Come si legge nella relazione che accompagnava il relativo disegno di legge di conversione, «il provvedimento, caratterizzato da questo precipuo scopo, non intende, dunque, anticipare tutti i lineamenti di una organica riforma delle società per azioni, ma ritiene di proporre una soluzione ad alcune delle più sentite esigenze del mercato mobiliare messa in evidenza dalle più recenti esperienze. In questo quadro si è inteso concentrare il controllo sulle società, le cui azioni sono quotate in borsa, presso un unico ed autonomo organismo al quale sono attribuiti ampi poteri di vigilanza e di intervento». L'efficacia del controllo era assicurata, nell'ottica del proponente, da «una maggiore trasparenza dei rapporti intercorrenti tra società e azionisti, nonché una esatta individuazione di quelle posizioni tendenti ad acquisire, in forma diretta o indiretta, posizioni dominanti in seno all'organismo societario, attuate attraverso distorsioni dell'istituto delle società per azioni, pur non ponendo in discussione la validità dell'istituto nel suo complesso» (Atto Camera n. 2903, VI legislatura).

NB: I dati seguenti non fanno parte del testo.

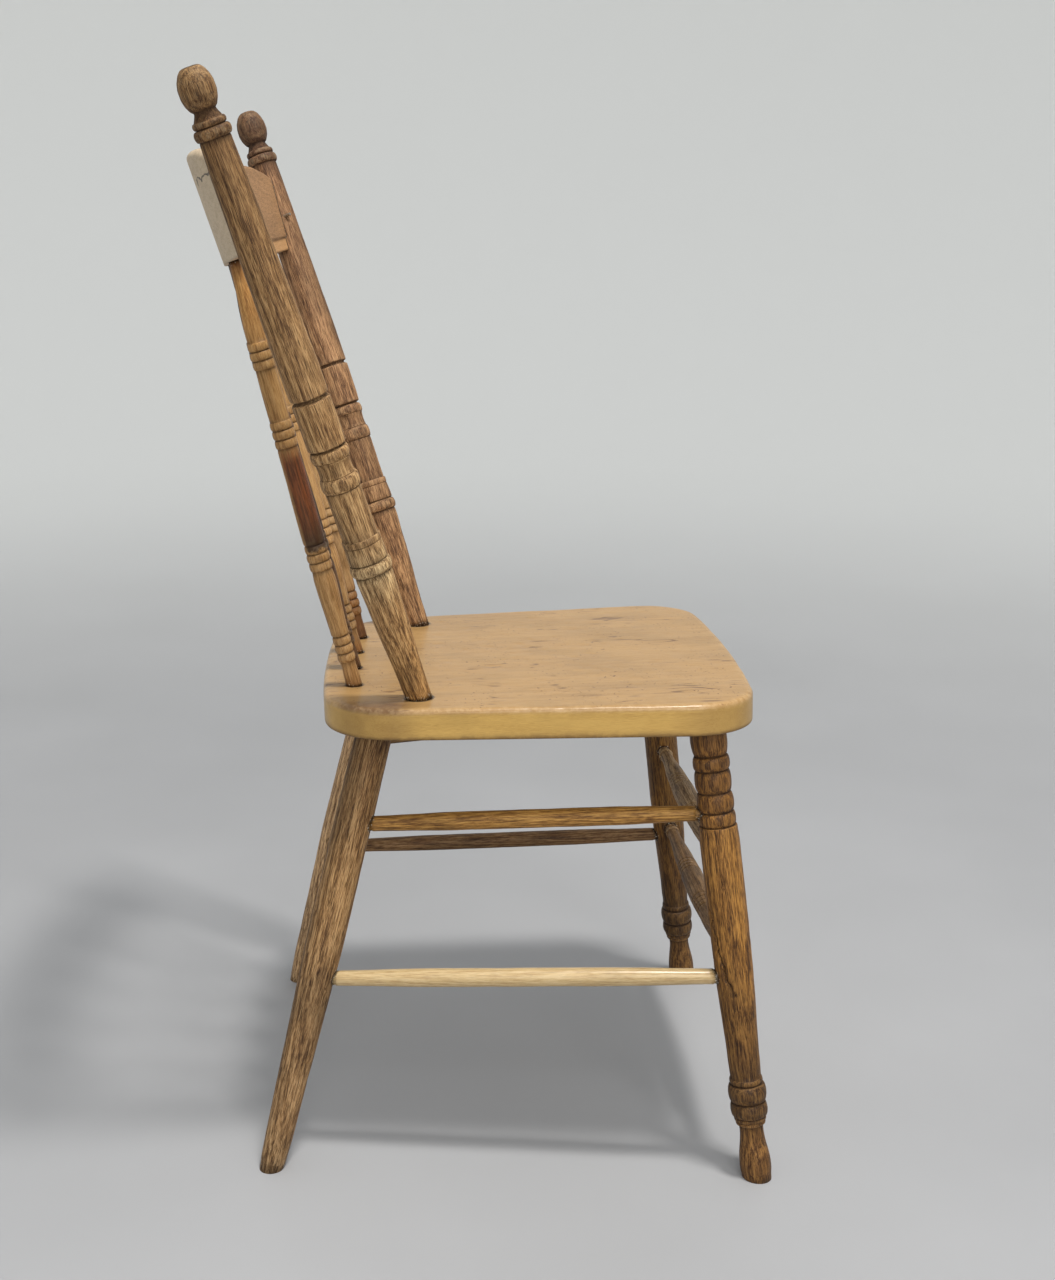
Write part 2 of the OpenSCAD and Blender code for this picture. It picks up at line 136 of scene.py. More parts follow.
def centred(points, middle, direction):
    """Refines an axis until each ring of vertices keeps one distance from it."""
    new_ring, stray, fewest = 0.15 * MM, 0.8 * MM, 12
    for _ in range(6):
        u, v = square_to(direction)
        offset = points - middle
        along = offset @ direction
        order = np.argsort(along)
        ring = np.zeros(len(points), int)
        ring[order] = np.r_[0, np.cumsum(np.diff(along[order]) > new_ring)]
        across = np.stack([offset @ u, offset @ v], 1)
        radius = np.hypot(*across.T)
        cosines = across / radius[:, None].clip(1e-6)
        columns = np.hstack([cosines, cosines * along[:, None]])
        rows, misses = [], []
        for i in range(ring.max() + 1):
            on = np.flatnonzero(ring == i)
            on = on[np.abs(radius[on] - np.median(radius[on])) < stray]
            if len(on) >= fewest:
                rows.append(columns[on] - columns[on].mean(0))
                misses.append(radius[on] - radius[on].mean())
        step = np.linalg.lstsq(np.vstack(rows), np.concatenate(misses), rcond=None)[0]
        middle = middle + step[0] * u + step[1] * v
        direction = unit(direction + step[2] * u + step[3] * v)
    return middle, direction


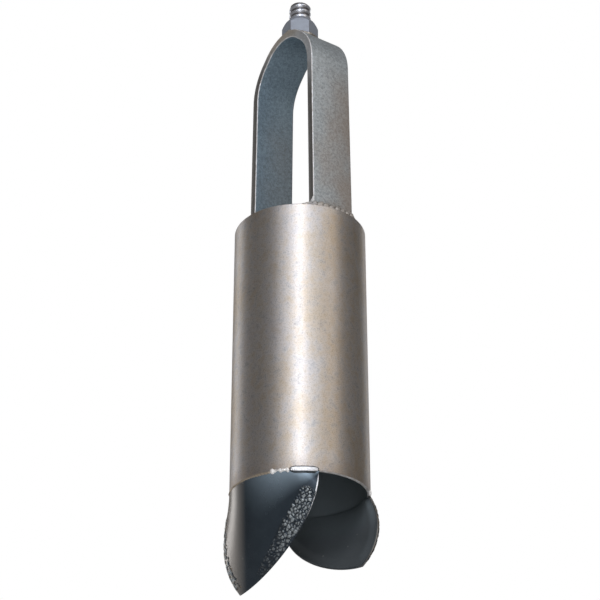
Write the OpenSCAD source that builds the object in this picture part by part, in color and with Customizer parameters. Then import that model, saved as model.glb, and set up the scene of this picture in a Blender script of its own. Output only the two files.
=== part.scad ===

Il decreto istituiva, quindi, una Commissione Nazionale per le Società e la Borsa, un organo collegiale che aveva sede a Roma e che rispondeva alla «esigenza di un sistema di pubblico controllo delle società ammesse alla quotazione di borsa e di un'efficace e penetrante vigilanza sul funzionamento delle borse valori». La Commissione sarebbe stata composta da un Presidente e da 4 membri nominati con decreto del Presidente della Repubblica, su proposta del Presidente del Consiglio dei ministri; i membri sarebbero stati scelti in base a requisiti sia di competenza che di moralità; il loro mandato avrebbe avuto durata quinquennale rinnovabile per una sola volta. La Commissione poteva avvalersi anche di esperti assunti con contratto a tempo determinato. Il provvedimento governativo precisava anche gli altri poteri della Commissione; esso introduceva la cosiddetta «cedolare secca» (ossia una ritenuta del 30% sugli utili distribuiti dalle società a titolo definitivo d'imposta), ma conteneva anche altre norme dirette ad una diversa regolamentazione del mercato mobiliare.

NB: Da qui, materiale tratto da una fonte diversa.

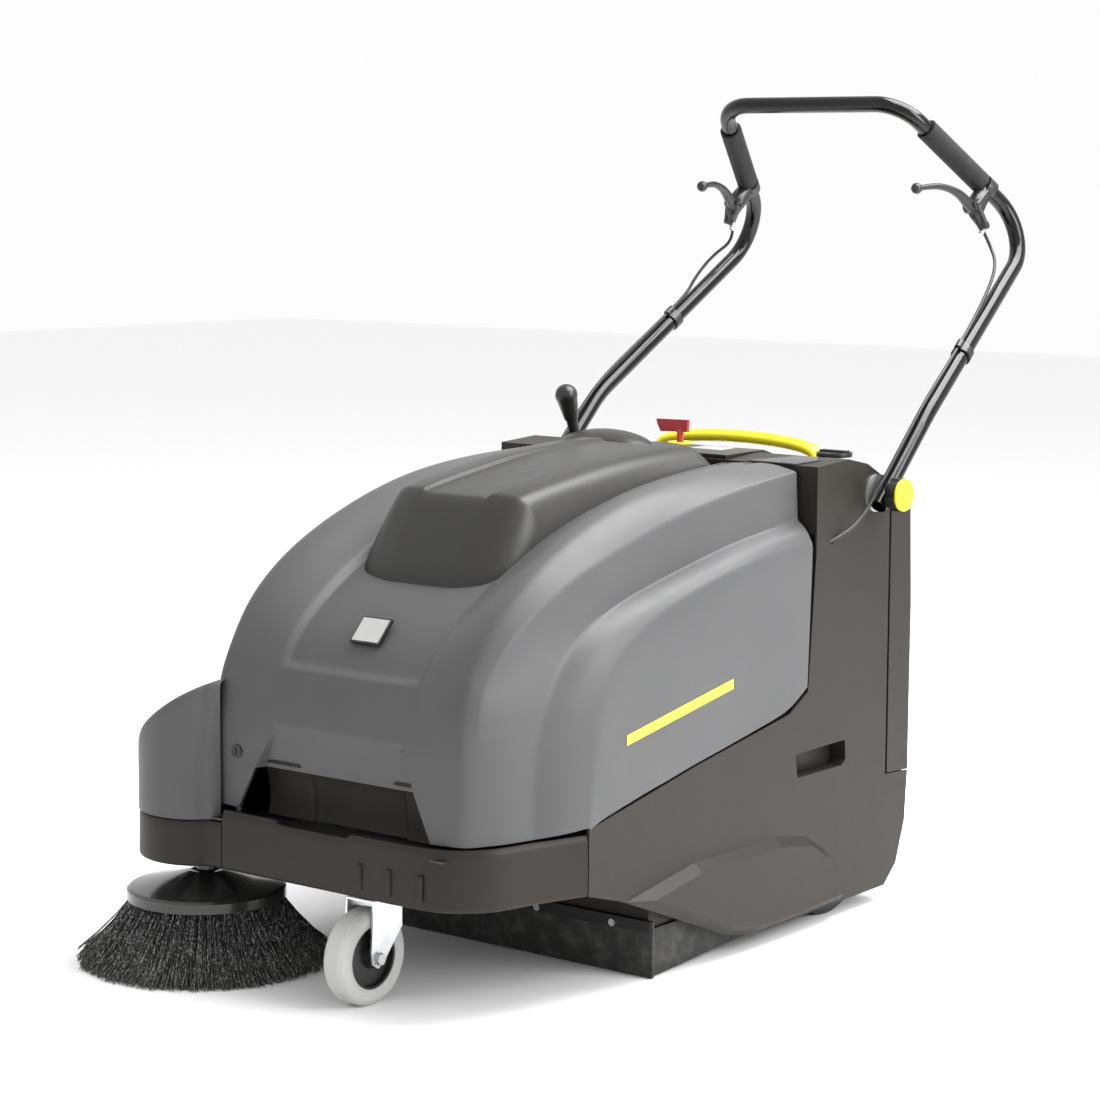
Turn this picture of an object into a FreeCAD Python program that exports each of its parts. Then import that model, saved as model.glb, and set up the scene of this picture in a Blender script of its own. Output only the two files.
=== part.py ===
import FreeCAD, Part
import math
import os

os.makedirs("parts", exist_ok=True)
V = FreeCAD.Vector

# Walk behind sweeper, millimetres. Z is up, the floor is Z = 0, the front faces -Y.
# Shapes are drawn about the machine's centreline (X = 0) and moved by MID_X when they are
# written, so that the origin is under the middle of the whole machine's box.

# ---- driving dimensions -------------------------------------------------------------------
BODY_HALF = 284.0          # half width over the side panels
WALL = 4.0                 # wall of the plastic mouldings
GAP = 1.5                  # clearance between mouldings that move apart
RUN = 0.05                 # radial clearance of a shaft in its hole
LOOSE = 0.6                # clearance of a screw or stud in its hole

HOOD_FRONT = -581.0        # front face of the hood
HOOD_REAR = 98.0          # rear edge of the hood
HOOD_BASE = 229.0          # lower edge of the hood at the front
HINGE_Y = 88.0             # hood hinge, just under the rear edge of the hood
HINGE_Z = 643.5
HOOD_GAP = 8.0             # hood to rear deck
DECK_Z = 655.0             # top of the rear deck
DECK_REAR = 298.0          # rear edge of the deck and side panels

PAN_Z = 152.0              # underside of the chassis pan
PAN_T = 6.0
BUMPER_FRONT = -600.0
BUMPER_TOP = 226.0

ROLLER_R = 115.0           # main roller over its bristles
ROLLER_HALF = 247.0
ROLLER_Y = -115.0
FLOOR_GAP = 1.0            # bristles and flaps stay this far off the floor
TUNNEL_GAP = 10.0          # roller bristles to tunnel wall
TUNNEL_END = 252.0         # inner face of the tunnel's end walls

WHEEL_R = 100.0            # rear wheels
WHEEL_T = 40.0
WHEEL_C = 243.0            # rear wheel middle from the centreline
WHEEL_Y = 190.0
AXLE_R = 10.0

BRUSH_C = -269.0           # side brush axis
BRUSH_Y = -538.0
BRUSH_R = 177.0            # bristle circle on the floor
DISC_R = 107.0
DISC_Z = 86.0              # lower rim of the side brush disc
LOBE_R = 90.0              # brush housing round the brush axis
LOBE_SPLIT = 209.0         # black base below, grey cap above

CASTER_C = 43.0
CASTER_WHEEL_Y = -567.0
CASTER_TRAIL = 26.0        # swivel axis behind the wheel axle
CASTER_R = 62.5
CASTER_T = 37.0
CASTER_HUB_R = 41.0

PIVOT_Y = 257.6            # push handle pivot
PIVOT_Z = 606.5
LEG_C = 300.0              # handle leg at the pivot
TUBE_R = 12.4
TUBE_WALL = 2.0
GRIP_R = 17.0
STUD_R = 5.0
KNOB_R = 24.0
KNOB_FACE = 335.0          # outer face of the clamp knob's cap

CONTAINER_HALF = 215.0     # container tub between the rear wheels
CABLE_R = 2.5

MID_X = (-(BRUSH_C - BRUSH_R) - KNOB_FACE) / 2


# ---- helpers ------------------------------------------------------------------------------
def write(name, shape):
    moved = shape.copy()
    moved.translate(V(MID_X, 0, 0))
    moved.exportStep("parts/" + name + ".step")


def box(x0, y0, z0, x1, y1, z1):
    return Part.makeBox(x1 - x0, y1 - y0, z1 - z0, V(x0, y0, z0))


def rod(start, end, radius):
    start = V(*start)
    end = V(*end)
    return Part.makeCylinder(radius, (end - start).Length, start, end - start)


def ring(start, end, outer, inner):
    return rod(start, end, outer).cut(rod(start, end, inner))


def face_yz(points, x):
    corners = [V(x, y, z) for y, z in points]
    return Part.Face(Part.makePolygon(corners + corners[:1]))


def plate_yz(points, x0, x1):
    return face_yz(points, x0).extrude(V(x1 - x0, 0, 0))


def plate_xy(points, z0, z1):
    corners = [V(x, y, z0) for x, y in points]
    return Part.Face(Part.makePolygon(corners + corners[:1])).extrude(V(0, 0, z1 - z0))


def plate_xz(points, y0, y1):
    corners = [V(x, y0, z) for x, z in points]
    return Part.Face(Part.makePolygon(corners + corners[:1])).extrude(V(0, y1 - y0, 0))


def loft_yz(profiles):
    """Solid through YZ outlines with the same number of points: (x, points) pairs."""
    wires = []
    for x, points in profiles:
        corners = [V(x, y, z) for y, z in points]
        wires.append(Part.makePolygon(corners + corners[:1]))
    return Part.makeLoft(wires, True, True)


def revolve_z(points, x, y):
    corners = [V(x + r, y, z) for r, z in points]
    face = Part.Face(Part.makePolygon(corners + corners[:1]))
    return face.revolve(V(x, y, 0), V(0, 0, 1), 360)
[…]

Il provvedimento fu in seguito ampliato dal Parlamento in sede di conversione: il relativo disegno di legge fu presentato alla Camera (n. 2903) il 9 aprile 1974 e assegnato per l'esame in sede referente alla Commissione Finanze e Tesoro che l'esaminò nel maggio 1974; discusso dall'Assemblea di Montecitorio dal 27 al 29 maggio, fu approvato, con emendamenti, in quest'ultima data. Trasmesso al Senato (n. 1666) il 1° giugno 1974 e assegnato per l'esame in sede referente alla Commissione Finanze e Tesoro, fu da questa esaminato il 3 e il 4 giugno, per poi essere discusso dall'Assemblea di Palazzo Madama dal 4 al 6 giugno 1974, quando fu approvato definitivamente. Divenne la legge 7 giugno 1974, n. 216.

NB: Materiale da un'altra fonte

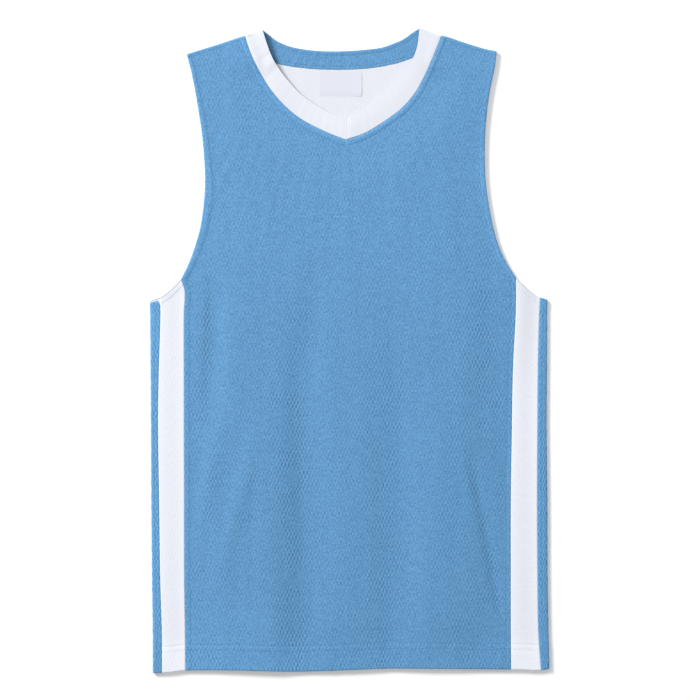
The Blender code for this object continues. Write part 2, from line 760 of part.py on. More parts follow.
def make_back_collar(white, blue):
    """The back of the collar: its white outer face on the surface, and its blue inner face on that."""
    stations = list(zip(band_stations(BAND_SEAM), band_stations(BAND_EDGE)))
    rows = [[seam.lerp(edge, share) for seam, edge in stations] for share in even(1)]
    low = BACK_WALL + GAP
    flat_wall("collar_back", rows, 0.0, BACK_WALL, white)
    flat_wall("neck_band_back", rows, low, low + LINING_WALL, blue)


def under_collar(side):
    """The line under the front collar where the lining ends, from the point of the V up."""
    pairs = zip(sample(NECK_SEAM[side], even(NECK_ROWS)), sample(NECK_EDGE[side], even(NECK_ROWS)))
    return [edge.lerp(seam, LINING_MARGIN) for seam, edge in pairs]


def lining_rows():
    """Rows of the lining that shows in the neck: its lower line follows the V and its upper one the band."""
    left = [point for point in under_collar("left") if point.y < LINING_TOP_LEFT]
    right = [point for point in under_collar("right") if point.y < LINING_TOP_RIGHT]
    seam = band_stations(BAND_SEAM)
    upper_left = [point for point in seam[:NECK_ROWS + 1] if point.x > left[-1].x]
    upper_right = [point for point in seam[NECK_ROWS:] if point.x < right[-1].x]
    lower = sample(left[::-1], even(len(upper_left) - 1)) + sample(right, even(len(upper_right) - 1))[1:]
    upper = [point - Vector((0, GAP)) for point in upper_left + upper_right[1:]]
    return [[a.lerp(b, share) for a, b in zip(lower, upper)] for share in even(2)]


def make_neck_inside(white, label):
    """What shows inside the neck below the band: the white lining of the back and its bare label."""
    low = BACK_WALL + GAP
    flat_wall("back_lining", lining_rows(), low, low + LINING_WALL, white)
    left = LABEL_CENTRE_X - LABEL_WIDTH / 2
    label_low = low + LINING_WALL + GAP
    rows = []
    for y in (LABEL_TOP_Y - LABEL_HEIGHT, LABEL_TOP_Y):
        rows.append([Vector((left, y)), Vector((left + LABEL_WIDTH, y))])
    flat_wall("neck_label", rows, label_low, label_low + LABEL_WALL, label)


def clear_scene():
    """Remove whatever the scene holds."""
    for item in list(bpy.data.objects):
        bpy.data.objects.remove(item, do_unlink=True)


def main():
    """Build every piece."""
    clear_scene()
    blue = make_material("blue_mesh")
    white = make_material("white_mesh")
    rib = make_material("white_rib")
    label = make_material("label_cloth")
    make_front(blue)
    make_back(blue)
    make_stripes(white)
    make_side_panels(blue)
    make_front_collars(rib)
    make_back_collar(rib, blue)
    make_neck_inside(white, label)


main()
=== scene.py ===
"""The looks of a sleeveless V-neck jersey of light mesh, laid flat with its front up.

Each plain solid is replaced by a fine shell of cloth in the same place, with its turned bands, seams, soft
folds and stitches. X runs across the jersey, Y from the hem to the shoulders and Z up from the surface below.
Left and right are as seen from above. Sizes are in millimetres until a mesh is made.
"""

from math import cos, pi, radians, sin

import bpy
import numpy as np
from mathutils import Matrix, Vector


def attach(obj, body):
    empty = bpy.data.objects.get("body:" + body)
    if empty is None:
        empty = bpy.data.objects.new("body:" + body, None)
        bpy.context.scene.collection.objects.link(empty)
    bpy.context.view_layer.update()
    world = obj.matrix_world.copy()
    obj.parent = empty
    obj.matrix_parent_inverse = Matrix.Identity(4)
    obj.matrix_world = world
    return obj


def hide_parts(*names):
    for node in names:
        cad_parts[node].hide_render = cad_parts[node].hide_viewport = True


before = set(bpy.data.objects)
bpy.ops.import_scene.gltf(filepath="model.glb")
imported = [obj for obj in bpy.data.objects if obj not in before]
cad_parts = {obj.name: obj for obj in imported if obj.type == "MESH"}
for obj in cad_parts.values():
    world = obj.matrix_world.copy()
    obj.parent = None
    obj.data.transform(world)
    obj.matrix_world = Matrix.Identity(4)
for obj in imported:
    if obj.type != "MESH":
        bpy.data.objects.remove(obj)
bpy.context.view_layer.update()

MM = 0.001

# The middle of the whole outline in the tables' frame, which is the origin
MIDDLE = np.array((-0.8, 0.4))

# Cloth
BACK_WALL = 1.5
FRONT_WALL = 1.5
LINING_WALL = 1.0
GAP = 0.3
HEM_DEPTH = 33.0
ARMHOLE_BAND = 6.4
TURNED_EXTRA = 0.3
TURNED_STEP = 1.5
HEM_EXTRA = 0.25
HEM_STEP = 16.0
UNDERARM_EXTRA = 0.15
ARM_STEP = 7.0

# Folded edges, where the front turns over to the back: how far they reach, the inner skin's share of that,
# how much cloth goes round one for each radian, how far its turned leg reaches at the shoulder, and from
# which share of the neck up the rows bend to the shoulder
TURN_REACH = 2.0
INNER_TURN = 0.25
TURN_CLOTH = 2.6
SHOULDER_LEG = 4.0
SHOULDER_EASE = 0.8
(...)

La previsione della Commissione consultiva che qui trattiamo fu inserita durante l'esame del disegno di legge presso la Commissione Finanze e Tesoro della Camera: ne nacque una delega al Governo al fine di emanare le norme di attuazione e transitorie in merito alla nuova disciplina, sulle quali era richiesto il parere di una Commissione parlamentare consultiva composta da 15 deputati e da 15 senatori.